Dans le fil du récit, le lecteur ne prête pas forcément attention à la mise en scène, ou à ce que l'artiste parvient à rendre concret. S'il s'arrête un instant sur un moment particulier, il mesure mieux ce qu'il lui fait avaler : la spore qui dévore tout, le ramassis d'extraterrestres attendant de passer en jugement dans une cellule commune (sans oublier celui installé dans la cuvette des toilettes), le serveur du bar, Yuri en train de se faire couper les cheveux, le grand Sionox qui se fait lécher les pieds, Yuri s'apprêtant à réassembler un robot complètement démantelé, le chassé-croisé dans les coursives d'un vaisseau spatial, etc. Tout cela semble parfaitement naturel, un peu loufoque par moment, tout en conservant le premier degré nécessaire pour que le lecteur puisse s'investir dans l'aventure.

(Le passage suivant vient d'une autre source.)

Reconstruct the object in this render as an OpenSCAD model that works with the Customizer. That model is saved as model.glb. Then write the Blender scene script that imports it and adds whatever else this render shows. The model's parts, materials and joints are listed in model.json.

C'est un vrai plaisir que de pouvoir retrouver ces personnages pur cette aventure qui sera vraisemblablement la dernière, avec la verve visuelle de Nick Pitarra, toujours aussi en forme pour croquer des extraterrestres, et Jonathan Hickman pour mettre ses personnages dans le pétrin, et faire en sorte que les choses aillent de mal en pis. Toutefois, le lecteur éprouve un petit pincement au coeur en comprenant que ce tome sera le dernier, qu'il ne mène pas à leur terme les intrigues de la série, et qu'il n'est pas aussi iconoclaste avec les génies scientifiques que les précédents.